What does question unacceptance mean? Does it mean that the question is deemed an illegitimate topic of inquiry? Or simply that no community consensus exists regarding the legitimacy of the question? Hakob's example of the question of phlogiston's properties is clearly an example of what would be deemed an illegitimate question by modern scientific communities. But what about questions where no consensus has been reached? How do we distinguish these two sorts of situation (i.e. a situation where no consensus exists from a situation where a consensus exists that a question is illegitimate). Perhaps we should take question unacceptance to refer to any situation other than question acceptance. In this case we would need to distinguish lack of consensus from consensus regarding illegitimacy in some other way, maybe by introducing a stance of question scientificity. Provided this ambiguity is somehow addressed, I'm inclined towards accepting this definition as the best available one.

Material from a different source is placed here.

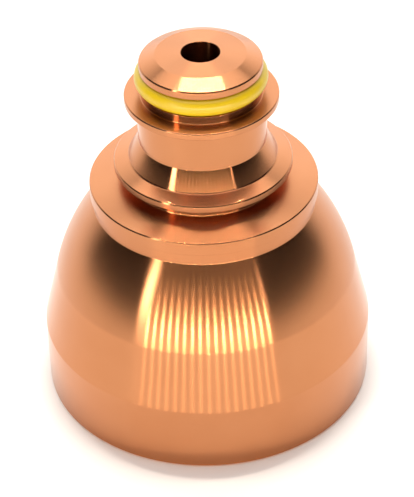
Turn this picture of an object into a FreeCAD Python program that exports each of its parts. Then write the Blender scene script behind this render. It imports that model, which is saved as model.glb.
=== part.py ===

My verdict: accept (with reservations needing to be addressed)

Hakob Barseghyan

73 months ago
Score 0

Paul's comment raises an important question which can be also applied to other epistemic stances, specifically theory acceptance. Just as question acceptance, theory acceptance too seems to allow for three values:

  • (clearly) accepted;
  • (clearly) unaccepted;
  • no consensus.
I think, this should be formulated as an open question, something along these lines: are all epistemic stances binary, or do they allow for more than two values? This is related but is not identical to another question formulated by Paul a while ago, that of Conclusive Theory Assessment. This warrants a separate discussion and a separate paper tackling the issue.